Pekan Budaya Tionghoa Yogyakarta bermula dari gagasan seorang dosen Fakultas Pertanian Universitas Gajah Mada pada sekitar pertengahan tahun 2005, bernama Murdiyati Gardjito. Beliau mempunyai gagasan untuk membuat buku resep masakan khas Tionghoa. Gayung bersambut, gagasannya terdengar hingga ke telinga Sri Sultan Hamengkubuwono X yang notabene adalah seorang Raja sekaligus Gubernur Daerah Istimewa Yogyakarta.
Gagasan tersebut mengerucut hingga menjadi Pekan Budaya Tionghoa perdana. Pekan Budaya Tionghoa Yogyakarta pertama kali digelar pada tahun 2006. Pada waktu itu hanya menyuguhkan rumah budaya dengan menampilkan berbagai macam suguhan kuliner di rumah tersebut. Hingga kini, Pekan Budaya Tionghoa Yogyakarta meluas pada pertunjukkan budaya nusantara.
Untuk menegaskan inklusivitas Pekan Budaya Tionghoa Yogyakarta, maka diangkatlah tema "Harmoni Budaya Nusantara" pada PBTY ke-13 kali ini. PBTY bukan hanya milik para keturunan Tionghoa, melainkan untuk semua masyarakat Indonesia. Tak hanya menampilkan produk budaya Tionghoa dan produk budaya akulturasinya. Ragam budaya nusantara juga akan disuguhkan di PBTY ke-13. Dan sesuai dengan permintaan Gubernur DIY pada PBTY XI yang dikutip dari kompas.com,
"Mengingat banyak peminat kegiatan tahunan ini, akan lebih baik jika waktu pelaksanaan diperpanjang menjadi tujuh hari sehingga setiap peserta bisa tampil maksimal," kata Sri Sultan HB X saat membuka PBTY XI di Yogyakarta, Kamis (18/2/2016).

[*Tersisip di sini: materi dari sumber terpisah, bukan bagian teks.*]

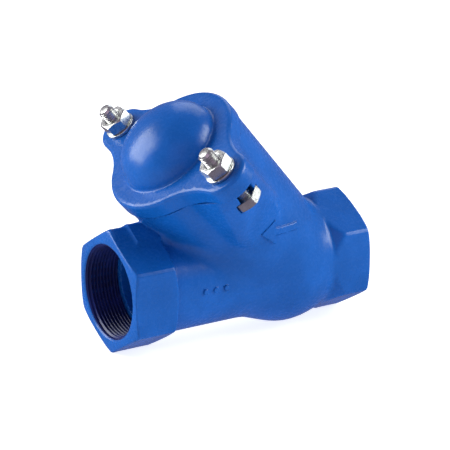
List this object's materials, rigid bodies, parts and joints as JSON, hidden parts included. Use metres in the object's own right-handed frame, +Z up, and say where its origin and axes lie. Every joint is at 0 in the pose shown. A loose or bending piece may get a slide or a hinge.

Maka, sejak tahun 2017 PBTY diselenggarakan selama tujuh hari, begitu pula dengan PBTY ke-13 yang akan datang.
Lalu, apa saja yang dapat dijumpai di PBTY ke-13 yang akan datang?
Kuliner
Ada yang tahu Lontong Cap Go Meh? Sudah pernah makan kuliner akulturasi satu ini? Lontong Cap Go Meh Adalah masakan adaptasi peranakan Tionghoa Indonesia terhadap masakan Indonesia, tepatnya masakan Jawa. Hidangan yang terdiri dari lontong yang disajikan dengan opor ayam, sayur lodeh, sambal goreng hati, acar, telur, abon sapi, pindang, bubuk koya, sambal dan kerupuk. Makanan yang biasanya disantap oleh keluarga Tionghoa pada saat perayaan Cap Go Meh tersebut dapat dinikmati oleh siapa pun yang ingin mencicipinya.
![Lontong Cap Go Meh (Wikipedia)](https://assets.kompasiana.com/items/album/2018/02/16/408px-lontong-cap-go-meh-2-jpg-5a86c173ab12ae34093f0372.jpg?t=o&v=555)
Lontong Cap Go Meh dipercaya melambangkan asimilasi atau semangat pembauran antara kaum pendatang Tionghoa dengan penduduk pribumu di Jawa. Dipercaya pula bahwa hidangan tersebut mengandung perlambang keberuntungan. Misal, lontong yang padat dianggap berlawanan dengan bubur yang memiliki tekstur encer. Anggapan tradisional Tionghoa yang mengkaitkan bubur sebagai makanan orang miskin atau sakit, karena itulah ada tabu yang melarang menyajikan dan memekan bubur ketika Imlek dan Cap Go Meh karena dianggap ciong atau membawa sial.
Bentuk lontong yang panjang menggambarkan umur yang panjang. Telur melambangkang keberuntungan, sementara kuah santan yang dibubuhi kunyit bewarna kuning keemasan, melambangkan emas dan keberuntungan.
Tak hanya Lontong Cap Go Meh saja, masih banyak kuliner lainnya, pokoknya maknyus---begitu kata pak Bondan. Jangan khawatir akan kandungan babi di dalam kuliner yang dijajakan di PBTY. Setiap stand kuliner akan diberi tanda khusus yang memberikan informasi kepada konsumen bahwa kuliner tersebut mengandung babi atau halal.